There comes that one manga you find at the corner of your eye to where you can enjoy it whether you like the genre it consists of or not, all in the essence of parody and satire. Parody can be an extremely difficult comedic flavor to pull off perfectly. Not only do writers have to analyze the aspects of the things that they are trying to parody in the first place, but they have to make all of the things that make a good comedy work. These things include great comedic timing, sharp jokes that don’t feel forced, and great pacing in-between comedy segments. For manga that is focused on comedy, it can be quite a herculean task; but luckily with manga, you can go buck wild with the stroke of your drawing utensil and think of what works best. It takes a man like Tamiki Wakaki to make it seem like a pure cake walk to envision a perfect parody with The World God Only Knows.
The two things that best describe how the parody really works in The World God Only Knows comes down to the writing and the actual artwork that Tamiki has within his talent. Jokes all span out dealing with every day otaku tropes that are funny and also quite insightful in how it dabbles into gaming culture at large. Other times it pokes fun at it to the point of almost mocking it without it being too facetious with its own jokes, and they all add so much great humor within them. One reason why the artwork comes into play with the dialogue’s humor is how Tamiki’s style of drawing has a very wacky ascetic to his character designs that feels simply magnificent. Similar to how you see chibi-style designs in something like Aria whenever a comedic moment happens, The World God Only Knows plays with the same formula and never loses its steam throughout the manga.
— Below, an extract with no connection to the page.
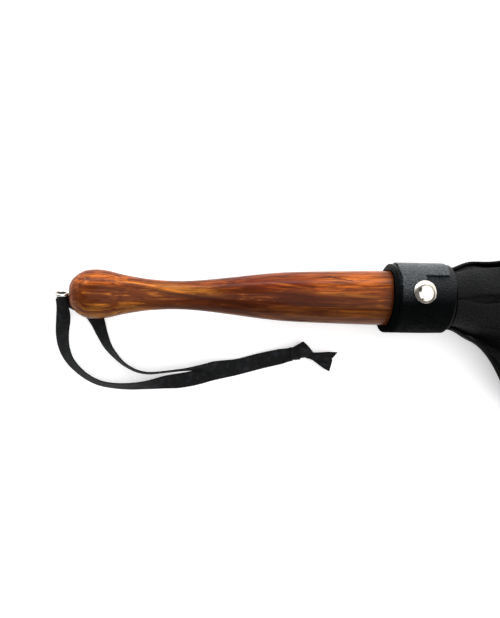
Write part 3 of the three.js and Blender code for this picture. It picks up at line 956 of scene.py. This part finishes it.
def wound_tape(name, place, turn, reach, width, slant):
    """A flattened turn of tape over the knot. Its run points at turn degrees in plan. reach holds half its
    length and half its height, and slant how much further one edge goes at its upper and lower folds."""
    run = Vector((cos(radians(turn)), sin(radians(turn)), 0))
    edge = Vector((-run.y, run.x, 0))
    length, height = reach
    section = ribbon_section(width, TAPE["thickness"], 10)
    rings = []
    ring_uvs = []
    steps = 56
    for i in range(steps + 1):
        around = lerp(-0.62, 1.52, i / steps) * pi
        rings.append([])
        for u, v, _, _ in section:
            upper = smooth((0.35 - cos(around)) / 0.7)
            pull = max(u / width, -0.5) + 0.5
            along = (length + v + pull * lerp(slant[1], slant[0], upper)) * cos(around)
            rise = (height + v - 0.25 * (u / width)) * sin(around)
            rings[-1].append(place + run * -along + edge * u + Vector((0, 0, rise)))
        s = around * (length + height) / 2
        ring_uvs.append([(s, across) for _, _, across, _ in section] + [(s, closing_uv(width))])
    return loft(name, rings, ring_uvs, WEBBING, plan_place, [flesh for _, _, _, flesh in section])


# Each cut tail: its name, CAD node, points in metres in plan, cup, slant of its cut end, share of its width
TAILS = [
    ("tape_tail_upper", "loop_tail_upper",
     [(0.1265, -0.0306, 0.0042, 0), (0.1305, -0.0313, 0.0044, 0), (0.136, -0.0318, 0.0041, 8),
      (0.1414, -0.0322, 0.0032, 16)], 0.12, 0.7, 0.72),
    ("tape_tail_lower", "loop_tail_lower",
     [(0.1265, -0.0312, 0.0028, 0), (0.1302, -0.0322, 0.0026, 0), (0.135, -0.0342, 0.0018, -6),
      (0.1406, -0.0368, 0.0016, -12)], 0.08, -0.1, 0.86),
]


def make_tail(name, node, points, cup, shear, wide):
    """A cut tail that opens out from the knot."""
    pinched = 0.4

    def eased(s, end):
        return cup * (1 - 0.5 * smooth(s / end))

    def opened(s, end):
        return pinched + (wide - pinched) * smooth((s - 2) / (end - 3))

    tail = tape_piece(name, tape_frames(points, 0.6), eased, opened, shear)
    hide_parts(node)
    return tail


def make_knot():
    """A flat overhand knot: a core, a turn round the legs, a slanting turn over it and the two cut tails."""
    long_half = 5
    wide_half = 3.3
    swings = [pi * i / 16 for i in range(17)]
    outline = [(-long_half * cos(swing), wide_half * sin(swing)) for swing in swings]
    place = (plan_place @ Matrix.Translation(KNOT * MM) @ Matrix.Rotation(radians(-14), 4, "Z")
             @ Matrix.Diagonal((1, 1, 0.6, 1)))
    core = turned("knot_core", outline, 40, WEBBING, place)
    round_legs = wound_tape(
        "knot_turn_round_legs", KNOT + Vector((-3.6, -1.1, -0.1)), 94, (3.2, 2.3), 5.6, (0, 0))
    slanting = wound_tape(
        "knot_turn_slanting", KNOT + Vector((1.1, -0.3, 0.3)), 132, (4.1, 2.5), 7.8, (1.7, -3))
    tails = [make_tail(*tail) for tail in TAILS]
    pieces = [core, round_legs, slanting]
    for piece in pieces:
        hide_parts("loop_knot")
    for piece in pieces + tails:
        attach(piece, "wrist_loop")
    return pieces + tails


# ---- surroundings ----
def make_stage():
    """A pale floor that glows a little, as on a light table."""
    bpy.ops.mesh.primitive_plane_add(size=6, location=(0, 0, -0.0002))
    floor = bpy.context.object
    floor.name = "floor"
    finish = Finish("pale_floor", Roughness=0.6)
    paper = finish.noise(finish.place(), 900, 2)
    finish.surface("Base Color", finish.mix(paper, (0.86, 0.86, 0.86, 1), (0.9, 0.9, 0.9, 1)))
    finish.surface("Emission Color", (1, 1, 1, 1))
    finish.surface("Emission Strength", 0.45)
    floor.data.materials.append(finish.material)


def area_light(name, place, aim, size, power, tone=(1, 1, 1)):
    data = bpy.data.lights.new(name, "AREA")
    data.shape = "RECTANGLE"
    data.size, data.size_y = size
    data.energy = power
    data.color = tone
    light = bpy.data.objects.new(name, data)
    bpy.context.collection.objects.link(light)
    light.location = place
    light.rotation_euler = (Vector(aim) - Vector(place)).to_track_quat("-Z", "Y").to_euler()


def make_lights():
    """Soft light from low on both long sides, and a small bright window towards the butt."""
    aim = plan_place @ Vector((0.1, 0, 0.01))
    x, y, _ = aim
    area_light("softbox", (x - 0.15, y + 1.2, 0.42), aim, (1.9, 0.35), 12, (0.93, 0.97, 1))
    area_light("fill", (x + 0.05, y - 1.25, 0.4), aim, (1.9, 0.5), 1, (1, 0.97, 0.93))
    area_light("window", (x - 0.5, y + 0.86, 0.07), aim, (0.1, 0.04), 0.8)


def make_tent():
    """A white tent: pale overhead, a dim band round it, pale again low on the +Y side, with two dark gaps
    that show in the rivet."""
    gaps = [((-0.24, 0.46, 0.85), 0.2, 0.28), ((-0.1, -0.52, 0.85), 0.12, 0.18)]
    world = bpy.data.worlds.new("tent")
    world.use_nodes = True
    tent = Nodes(world.node_tree)
    direction = tent.place("Generated")
    x, y, z = tent.parts(direction)
    low_side = tent.rise(tent.math("MULTIPLY_ADD", y, -0.6, z), -0.2, 0.3, 1.4, 0.2)
    overhead = tent.rise(tent.math("MULTIPLY_ADD", x, 0.3, z), 0.68, 0.82, 0, 1.6)
    strength = tent.math("ADD", overhead, low_side)
    for gap, low, high in gaps:
        away = tent.node("VectorMath", {0: direction, 1: gap}, operation="DISTANCE").outputs["Value"]
        shade = tent.rise(away, low, high, 0.08, 1, kind="LINEAR")
        strength = tent.math("MULTIPLY", shade, strength)
    background = world.node_tree.nodes["Background"]
    tent.feed(background.inputs["Strength"], strength)
    tent.feed(background.inputs["Color"], (1, 1, 1, 1))
    bpy.context.scene.world = world
    bpy.context.scene.view_settings.view_transform = "Standard"


bight = make_bight()
knot_pieces = make_knot()
make_loop_leg("tape_leg_a", "loop_leg_a", LEG_A)
make_loop_leg("tape_leg_b", "loop_leg_b", LEG_B)
make_handle()
make_screw_eye()
make_keeper()
make_flap()
make_rivet()
finish_hidden_pieces()
make_falls()
make_stage()
make_lights()
make_tent()

bpy.context.view_layer.update()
Although the manga is generally a comedy, it does have its great share of drama mixed in. That is not to say it still pulls in satirical themes into those segments, at least in the first arc of the story. In the beginning, we follow Keima and his partner in crime, Elsie, as they try to collect “Loose Souls” from within their psyche. It is very straightforward and generally formulaic at face value, but what makes it work is just how tongue-in-cheek the character interactions are and the dialogue involving how Keima plans his tactics based on his gaming otaku logic. Even when its being dramatic in the arc, it still doesn’t lose focus of what it originally intended to be: a parody of dating sims where you get to the confession scenes in those games. It is a rare instance where genuine drama and wacky humor feel close at home together in one great package.
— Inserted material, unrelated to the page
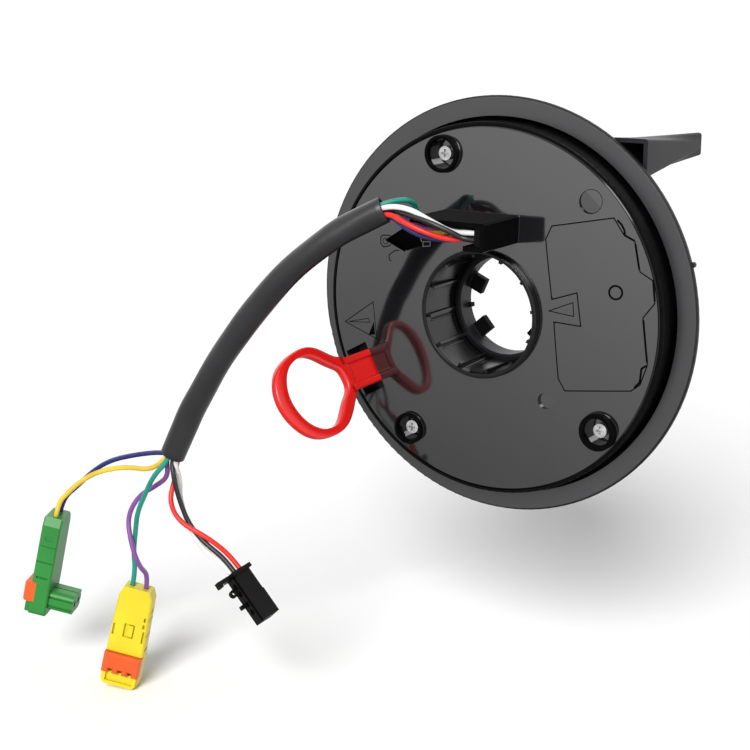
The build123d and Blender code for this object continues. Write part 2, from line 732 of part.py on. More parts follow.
def squib_plug(plane, recess):
    """Flat two-way plug with a nose on its back and a recess for its lock on top."""
    with BuildPart() as plug:
        with BuildSketch(plane) as shape:
            with BuildLine():
                Polyline(
                    (-plug_top_w / 2, 0),
                    (-plug_shoulder_w / 2, -plug_shoulder_l),
                    (-plug_w / 2, -plug_waist_l),
                    (-plug_w / 2, -plug_l),
                    (plug_w / 2, -plug_l),
                    (plug_w / 2, -plug_waist_l),
                    (plug_shoulder_w / 2, -plug_shoulder_l),
                    (plug_top_w / 2, 0),
                    close=True,
                )
            make_face()
            fillet(shape.vertices().sort_by(Axis.Y)[:2], plug_corner_r)
        extrude(amount=-plug_t)
        chamfer(plug.faces().sort_by(lambda face: -abs(face.normal_at().dot(plane.z_dir)))[:2].edges(), plug_edge)
        with BuildSketch(plane) as rim:
            with Locations((0, -(rim_y + plug_l - plug_edge) / 2)):
                Rectangle(plug_w - 2 * plug_edge, plug_l - plug_edge - rim_y)
            fillet(rim.vertices().sort_by(Axis.Y)[:2], plug_corner_r - plug_edge)
            with Locations((0, -(rim_y + plug_l - plug_edge - rim_wall) / 2)):
                Rectangle(
                    plug_w - 2 * plug_edge - 2 * rim_wall,
                    plug_l - plug_edge - rim_wall - rim_y,
                    mode=Mode.SUBTRACT,
                )
        extrude(amount=rim_h)
        with BuildSketch(side_on(plane, -plug_w)):
            with BuildLine():
                Polyline((0, 0), (0, plug_slope_t), (-plug_slope_l, 0), close=True)
            make_face()
        extrude(amount=2 * plug_w, mode=Mode.SUBTRACT)
        with BuildSketch(plane.offset(-recess)):
            with Locations((0, -lock_y)):
                Rectangle(plug_w, lock_l + 2 * lock_gap)
        extrude(amount=recess + rim_h, mode=Mode.SUBTRACT)
        with BuildSketch(plane.offset(-plug_t)):
            with Locations((0, -nose_y)):
                RectangleRounded(nose_w, nose_h, nose_corner_r)
        extrude(amount=-nose_l)
        with BuildSketch(plane.offset(-plug_t - nose_l)):
            with Locations((0, -nose_y)):
                with GridLocations(1, nose_h, 1, 2):
                    Rectangle(nose_groove_w, 2 * nose_groove_depth)
                with GridLocations(nose_w, nose_groove_y, 2, 2):
                    Rectangle(2 * nose_groove_depth, nose_groove_w)
        extrude(amount=nose_l, mode=Mode.SUBTRACT)
        with BuildSketch(plane.offset(-plug_t - nose_l)):
            with Locations((0, -nose_y)):
                with GridLocations(contact_pitch, 1, 2, 1):
                    Rectangle(contact_w + block_clear, contact_w + block_clear)
        extrude(amount=contact_l + contact_inset, mode=Mode.SUBTRACT)
        with BuildSketch(end_on(plane, 0)):
            with Locations((0, plug_t / 2)):
                with GridLocations(plug_wire_pitch, 1, 2, 1):
                    Circle(wire_d / 2 + wire_hole_clear)
        extrude(amount=-wire_hole_depth, mode=Mode.SUBTRACT)
        with BuildSketch(plane.offset(-slot_depth)):
            with Locations((0, -window_y)):
                Rectangle(window_w, window_l)
            with Locations(((window_w - window_tongue_w) / 2 - plug_edge, -window_y)):
                Rectangle(window_tongue_w, window_tongue_l, mode=Mode.SUBTRACT)
            for x, y, w, length in plug_slots:
                with Locations((x, -y)):
                    Rectangle(w, length)
        extrude(amount=slot_depth, mode=Mode.SUBTRACT)
        for x in (-plug_w / 2, plug_w / 2 - side_slot_depth):
            with BuildSketch(side_on(plane, x)):
                for y, z, length, h in side_slots:
                    with Locations((-y, -z)):
                        Rectangle(length, h)
            extrude(amount=side_slot_depth, mode=Mode.SUBTRACT)
    return plug


def squib_lock(plane, recess):
    """Lock piece of a squib plug: a plate with a toothed lower edge."""
    with BuildPart() as piece:
        with BuildSketch(plane.offset(-recess)):
            with Locations((0, -lock_y)):
                Rectangle(plug_w, lock_l)
            with Locations((0, -lock_y - lock_l / 2 + tooth_gap_l / 2)):
                with GridLocations(tooth_gap_pitch, 1, 3, 1):
                    Rectangle(tooth_gap_w, tooth_gap_l, mode=Mode.SUBTRACT)
        extrude(amount=recess + lock_proud)
        tops = piece.faces().sort_by(lambda face: -(face.center() - plane.origin).dot(plane.z_dir))
        chamfer(tops[0].outer_wire().edges(), lock_edge)
    return piece


def squib_contacts(plane):
    """Two contact sleeves in the nose."""
    with BuildPart() as sleeves:
        with BuildSketch(plane.offset(-plug_t - nose_l + contact_inset)):
            with Locations((0, -nose_y)):
                with GridLocations(contact_pitch, 1, 2, 1):
                    Rectangle(contact_w, contact_w)
                    Circle(contact_bore_r, mode=Mode.SUBTRACT)
        extrude(amount=contact_l)
    return sleeves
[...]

As the story goes on to the 2nd arc, where Keima has to awaken the five goddesses, we are quickly put into a scenario where there is a minimal formulaic structure than beforehand. Like I said before, the comedy is still hilarious throughout the entire manga with memorable scenes that all go down into straight up hilarity. The story is still quite strong and even emotional in some places, introducing a heartwarming romance between Chihiro and Keima and great chemistry between Haqua and Keima when they both become buddies for the time being. But then after that plot arc is done and we get to the last two arcs, it all goes a little downhill in terms of pacing and comprehension. I have the feeling that Tamiki didn’t really know where he wanted the story to go, so he just pulls up random plot conveniences that don’t really add up once you sit back and think about it for a second. Though the later plot arcs were not terrible by any means, there were also new characters that were still funny, they do not follow up as anything other than weak.
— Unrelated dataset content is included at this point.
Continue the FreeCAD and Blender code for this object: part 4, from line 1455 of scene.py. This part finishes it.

For a story that wants to be self-absurd with an atmosphere that wants to be fun and energetic in its humor, characters should be the one characteristic that should reign most important. The World God Only Knows manages to not only give us a wide range of characters that exceed way above 20+ of the main cast, but they actually give each and every one of them great development and personality to make all of them equally memorable. Normally a story that attempts to bring a large main cast have a habit of not having an equal amount of focus for some characters, making them forgettable in the long run. While someone could make the case that the manga does that in the later arcs, where we’re mainly following the other main girls in Keima’s conquest, that shouldn’t be a negative in the sense that we’ve already had enough development for those characters from the very beginning where they were introduced.
Now here’s why The World God Only Knows sets its greatness to new heights is its lovable, but also hated in a few cases, protagonist, Keima Katsuragi. With great clarity and logical precision in how Keima is written, he is by far one of the best harem protagonists just from the sheer value of heart given to his role. Even when there are moments where Keima might act irrational against what many would consider normal attitudes towards how romance is like, we still want him to succeed in his conquest. One main reason why this is so is because of how Tamiki writes his dialogue in really silly ways that make him so full of charm and wit to how he grows as a character; both in terms of a comedic and general character.
As for Keima’s main sidekick, Elsie, she has great chemistry with Keima with her cutesy personality that manages to stay consistent and not overbearing to the point where she becomes a nuisance after several chapters. The other soul capturing buddy is the hilarious tsundere devil, Haqua. Almost as equally lovable as Elsie, but with a different twist: She’s smarter on the level of Keima’s intellect. For that reason, Keima and Haqua actually prove to have a little better chemistry with one another than Elsie because of the fact that Haqua still becomes the bumbling sidekick despite her intelligent stature compared to Elsie’s.
This manga is one of those instances where even if you are not a fan of the harem genre in general or if you love it to death, there is still many elements to The World God Only Knows that can be looked at with great enthusiasm on either side. Its wonderful characters leave a wondrous joy ride into hilarity thanks to the fact that they all have their own unique characteristic to enhance their significant presence in the story. Plus its satirical nature adds so much depth to the layer of comedy that can be conceived in this manga, even though the plot never reaches that same level of greatness as one could’ve hoped for with the first arc building up so much potential. But all in all, there is still plenty of wonderful humor to be found in The World God Only Knows and all in the name of the God of Conquest.